Natural resources
A film opened here this week called Draumaland, which talks about the impact the energy sector has had on the Icelandic landscape. There are two factors at play, the Icelandic power companies which build the geothermal and hydroelectric plants, and then the foreign companies (mostly aluminum smelters) that buy the newly produced energy at a very cheap price to produce goods for world-wide sale, and polluting the environment (though this has been reduced with recent innovations). Conversations in the media with experts in this matter, and the film itself, have all emphasized that this is not a simple two step process. Instead, it is more a "which came first the chicken-or-the-egg" type questions. Icelanders aren't just building damns for no reason, they are building them for the foreign industries, even before the foreign industries get here and start buying the energy. It is in fact a cycle with no clear beginning point. For Icelanders, I think this is upsetting because it suggests less national control over natural resources, more so than a genuine feeling of a ruined landscape, though of course the images of flooded valleys can be hard to take.
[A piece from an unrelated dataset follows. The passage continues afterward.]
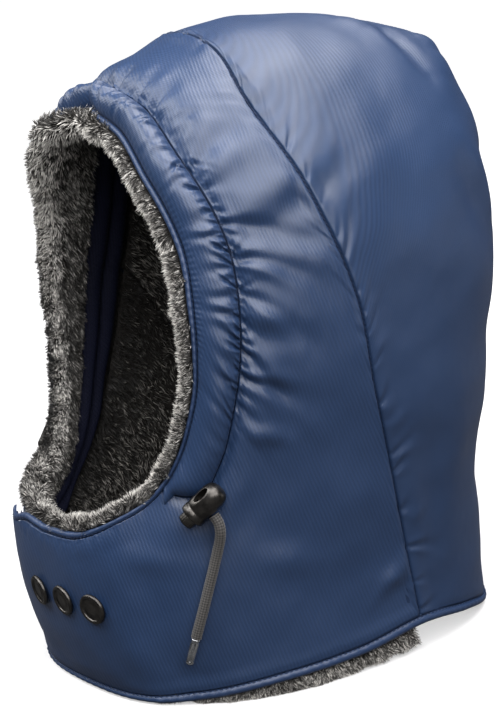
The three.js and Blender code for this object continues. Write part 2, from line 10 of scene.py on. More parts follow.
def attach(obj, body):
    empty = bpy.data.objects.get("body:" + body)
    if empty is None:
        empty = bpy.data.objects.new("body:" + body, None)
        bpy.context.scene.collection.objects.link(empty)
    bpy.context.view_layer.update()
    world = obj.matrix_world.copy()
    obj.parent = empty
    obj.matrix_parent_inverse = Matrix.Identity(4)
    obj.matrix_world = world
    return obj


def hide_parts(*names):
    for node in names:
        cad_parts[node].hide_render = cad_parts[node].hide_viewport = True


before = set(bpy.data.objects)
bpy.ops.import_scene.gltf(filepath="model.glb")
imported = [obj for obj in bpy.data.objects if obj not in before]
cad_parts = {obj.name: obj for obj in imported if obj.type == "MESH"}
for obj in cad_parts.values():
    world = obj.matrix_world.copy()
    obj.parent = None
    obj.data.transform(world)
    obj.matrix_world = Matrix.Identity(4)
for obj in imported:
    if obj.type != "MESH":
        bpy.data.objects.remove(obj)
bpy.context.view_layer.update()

Now, as everyone who has ever met me can attest, I absolutely adore the Icelandic landscape, I relish in its beauty and diversity. So I am not a fan of seeing it destroyed. But I also think that the production of clean energy is extremely important as part of a global effort to combat climate change, and I think in that sense the Icelandic landscape is being well utilized by both the power companies and the foreign industries that are here. Certainly better to do it here than somewhere else, where not only the industry is polluting, but so is the energy that goes into it.